→ Do this
Restate word for word the lines of the data below, from the first through the one that has "t = np.linspace(0, 2".

→ Available data
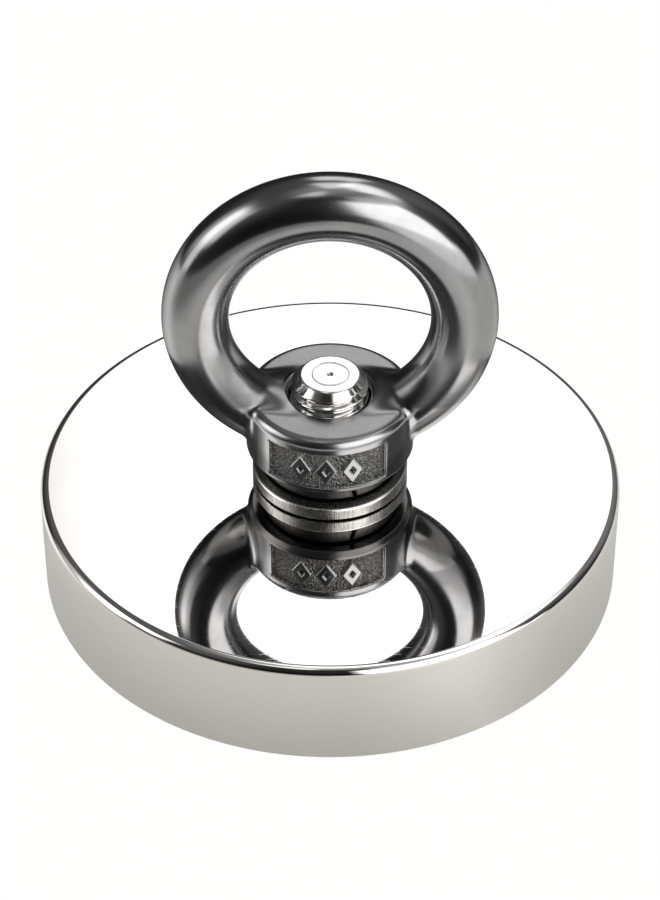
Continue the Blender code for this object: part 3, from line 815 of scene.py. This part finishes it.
def make_studio():
    """A white floor and backdrop that only the camera sees, and what the metal reflects in their
    place: a glowing table, and a dark world with soft boxes in it. Angles are in degrees, and
    azimuth 0 is behind the magnet and 90 is to its right."""
    world = bpy.data.worlds.new("studio")
    world.use_nodes = True
    bpy.context.scene.world = world
    finish = Finish(world.node_tree)
    x, y, z = finish.split(finish.node("ShaderNodeTexCoord", output="Generated"))
    to_degrees = 180 / math.pi
    azimuth = finish.maths("ARCTAN2", x, y) * to_degrees
    height = finish.maths("ARCSINE", z) * to_degrees

    def box(middle, half, low, high, soft, light):
        around = azimuth.band(middle, half, soft)
        upright = height.band((low + high) / 2, (high - low) / 2, soft)
        return around * upright * light

    front = azimuth.size().step(125.0, 160.0)
    light = (0.03 + height.step(8.0, 45.0) * 0.09) * (1.0 - front * 0.75)
    light = light + height.step(60.0, 84.0) * 0.38 + height.step(-32.0, -45.0) * 0.75
    # Each box: middle azimuth, half its width, lowest and highest angle, softness, light.
    for lamp in (
        (-98.0, 20.0, 12.0, 43.0, 9.0, 1.5),
        (-93.0, 10.0, -6.0, 44.0, 8.0, 1.4),
        (-74.0, 9.0, 0.0, 42.0, 14.0, 0.6),
        (139.0, 30.0, 10.0, 51.0, 9.0, 2.7),
        (122.0, 36.0, 48.0, 66.0, 12.0, 0.9),
        (134.0, 34.0, -14.0, 12.0, 6.0, 1.5),
        (40.0, 24.0, 0.0, 46.0, 20.0, 0.12),
        (50.0, 34.0, 52.0, 75.0, 14.0, 2.5),
        (2.0, 22.0, 60.0, 84.0, 10.0, 1.5),
        (-146.0, 22.0, 68.0, 84.0, 8.0, 1.1),
        (4.6, 13.0, 28.5, 48.5, 8.0, 1.6),
    ):
        light = light + box(*lamp)
    background = world.node_tree.nodes["Background"]
    colour = finish.node(
        "ShaderNodeCombineColor", inputs={0: light, 1: light * 0.995, 2: light * 0.985}
    )
    world.node_tree.links.new(colour.socket, background.inputs["Color"])

    t = np.linspace(0, 2 * math.pi, 128, endpoint=False)

    def disc(name, radii, z):
        """A flat sheet with a hole, between rings of the given (half width in X, half depth in Y):
        x = width cos t, y = depth sin t."""
        width, depth = np.array(radii).T[:, :, None]
        return skin(name, np.stack([width * np.cos(t), depth * np.sin(t), z + 0 * width * t], -1))

    hole = (POT_RADIUS - 1.5 * MM, POT_RADIUS - 1.5 * MM)
    table = disc("table", (hole, (0.06, 0.06), (0.50, 0.25)), -0.2 * MM)
    made, finish, set_shader = new_finish("white_table")
    x, y, z = finish.split(finish.place())
    radius = (x * x + y * y).power(0.5)
    around = finish.maths("ARCTAN2", x, y) * to_degrees
    # The glow is 0.80. It is brighter on three sides, and dimmer close in, most of all at the left,
    # behind the magnet, and far off at front left.
    sheen = around.band(148.0, 10.0, 40.0) * 0.30 + around.band(40.0, 20.0, 40.0) * 0.14
    sheen = sheen + around.band(-82.0, 10.0, 40.0) * radius.step(0.052, 0.066) * 0.60
    far = 1.0 - radius.step(0.08, 0.16) * (around.band(-140.0, 45.0, 40.0) * 0.6)
    behind = 0.35 + radius.step(0.056, 0.066) * 0.57
    far = far * (1.0 - around.band(0.0, 50.0, 40.0) * behind)
    far = far * (1.0 - around.band(-72.0, 12.0, 18.0) * radius.step(0.060, 0.050) * 0.35)
    near = 0.70 + radius.step(0.043, 0.066) * 0.30
    glow = (0.80 + sheen) * near * far
    tint = finish.node("ShaderNodeCombineColor", inputs={0: glow, 1: glow * 0.985, 2: glow * 0.95})
    set_shader(Base_Color=(0, 0, 0, 1), Roughness=1.0, Specular_IOR_Level=0.0)
    set_shader(Emission_Color=tint, Emission_Strength=1.0)
    table.data.materials.append(made)
    table.visible_camera = False

    def camera_only(obj):
        for kind in ("diffuse", "glossy", "transmission", "volume_scatter", "shadow"):
            setattr(obj, "visible_" + kind, False)

    floor = disc("floor", (hole, (0.2, 0.2), (2.5, 2.5)), -0.3 * MM)
    made, finish, set_shader = new_finish("white_floor")
    under = finish.node("ShaderNodeNewGeometry", output="Backfacing")
    set_shader(Base_Color=(0, 0, 0, 1), Specular_IOR_Level=0.0, Alpha=1.0 - under)
    set_shader(Emission_Color=(1, 1, 0.99, 1), Emission_Strength=1.0)
    floor.data.materials.append(made)
    camera_only(floor)

    u = np.linspace(0, math.pi, 40)[:, None]
    ball = np.stack([np.sin(u) * np.cos(t), np.sin(u) * np.sin(t), np.cos(u) + 0 * t], -1)
    backdrop = skin("backdrop", ball * 2.49, caps=(True, True))
    made, _, set_shader = new_finish("white_backdrop")
    set_shader(Base_Color=(0, 0, 0, 1), Emission_Color=(1, 1, 0.99, 1), Emission_Strength=1.0)
    backdrop.data.materials.append(made)
    camera_only(backdrop)


def make_camera():
    """A long lens, from in front and some 39 degrees up, aimed a little over the pot's back."""
    elevation = math.radians(39.4)
    distance = 0.450
    target = Vector((0.0, 0.0, POT_HEIGHT + 4.3 * MM))
    back = Vector((0.0, -math.cos(elevation), math.sin(elevation)))
    data = bpy.data.cameras.new("camera")
    data.sensor_width = 36.0
    data.lens = 116.4
    camera = bpy.data.objects.new("camera", data)
    camera.location = target + back * distance
    camera.rotation_euler = (-back).to_track_quat("-Z", "Y").to_euler()
    bpy.context.scene.collection.objects.link(camera)
    bpy.context.scene.camera = camera


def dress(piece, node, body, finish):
    """The piece stands for a CAD node, moves with its body and takes its finish."""
    piece.data.materials.clear()
    piece.data.materials.append(finish)
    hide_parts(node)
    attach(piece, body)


def main():
    resin = black_resin()
    flat_steel = washer_steel("bright_steel", (0.60, 0.59, 0.565), (0.20, 0.192, 0.18), 0.15)
    # The spring washer's dark tones are partly dark steel and partly painted shade from the boss
    # above it.
    spring_steel = washer_steel("spring_steel", (0.13, 0.122, 0.115), (0.055, 0.052, 0.048), 0.22)
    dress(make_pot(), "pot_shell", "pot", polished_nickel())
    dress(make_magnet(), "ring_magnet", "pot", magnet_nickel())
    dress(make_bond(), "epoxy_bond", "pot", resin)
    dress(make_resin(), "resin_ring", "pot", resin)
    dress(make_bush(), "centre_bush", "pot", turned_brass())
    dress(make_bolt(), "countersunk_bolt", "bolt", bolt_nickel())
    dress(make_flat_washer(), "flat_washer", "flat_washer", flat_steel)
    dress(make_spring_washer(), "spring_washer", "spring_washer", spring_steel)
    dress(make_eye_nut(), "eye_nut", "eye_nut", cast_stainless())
    make_studio()
    make_camera()
    bpy.context.scene.view_settings.view_transform = "Standard"


main()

→ Response
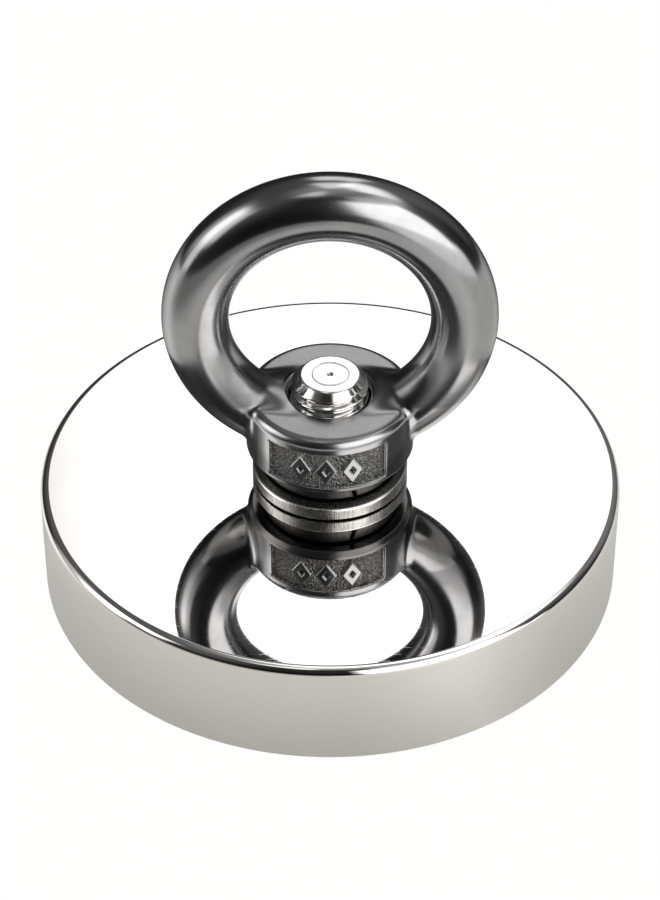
Continue the Blender code for this object: part 3, from line 815 of scene.py. This part finishes it.
def make_studio():
    """A white floor and backdrop that only the camera sees, and what the metal reflects in their
    place: a glowing table, and a dark world with soft boxes in it. Angles are in degrees, and
    azimuth 0 is behind the magnet and 90 is to its right."""
    world = bpy.data.worlds.new("studio")
    world.use_nodes = True
    bpy.context.scene.world = world
    finish = Finish(world.node_tree)
    x, y, z = finish.split(finish.node("ShaderNodeTexCoord", output="Generated"))
    to_degrees = 180 / math.pi
    azimuth = finish.maths("ARCTAN2", x, y) * to_degrees
    height = finish.maths("ARCSINE", z) * to_degrees

    def box(middle, half, low, high, soft, light):
        around = azimuth.band(middle, half, soft)
        upright = height.band((low + high) / 2, (high - low) / 2, soft)
        return around * upright * light

    front = azimuth.size().step(125.0, 160.0)
    light = (0.03 + height.step(8.0, 45.0) * 0.09) * (1.0 - front * 0.75)
    light = light + height.step(60.0, 84.0) * 0.38 + height.step(-32.0, -45.0) * 0.75
    # Each box: middle azimuth, half its width, lowest and highest angle, softness, light.
    for lamp in (
        (-98.0, 20.0, 12.0, 43.0, 9.0, 1.5),
        (-93.0, 10.0, -6.0, 44.0, 8.0, 1.4),
        (-74.0, 9.0, 0.0, 42.0, 14.0, 0.6),
        (139.0, 30.0, 10.0, 51.0, 9.0, 2.7),
        (122.0, 36.0, 48.0, 66.0, 12.0, 0.9),
        (134.0, 34.0, -14.0, 12.0, 6.0, 1.5),
        (40.0, 24.0, 0.0, 46.0, 20.0, 0.12),
        (50.0, 34.0, 52.0, 75.0, 14.0, 2.5),
        (2.0, 22.0, 60.0, 84.0, 10.0, 1.5),
        (-146.0, 22.0, 68.0, 84.0, 8.0, 1.1),
        (4.6, 13.0, 28.5, 48.5, 8.0, 1.6),
    ):
        light = light + box(*lamp)
    background = world.node_tree.nodes["Background"]
    colour = finish.node(
        "ShaderNodeCombineColor", inputs={0: light, 1: light * 0.995, 2: light * 0.985}
    )
    world.node_tree.links.new(colour.socket, background.inputs["Color"])

    t = np.linspace(0, 2 * math.pi, 128, endpoint=False)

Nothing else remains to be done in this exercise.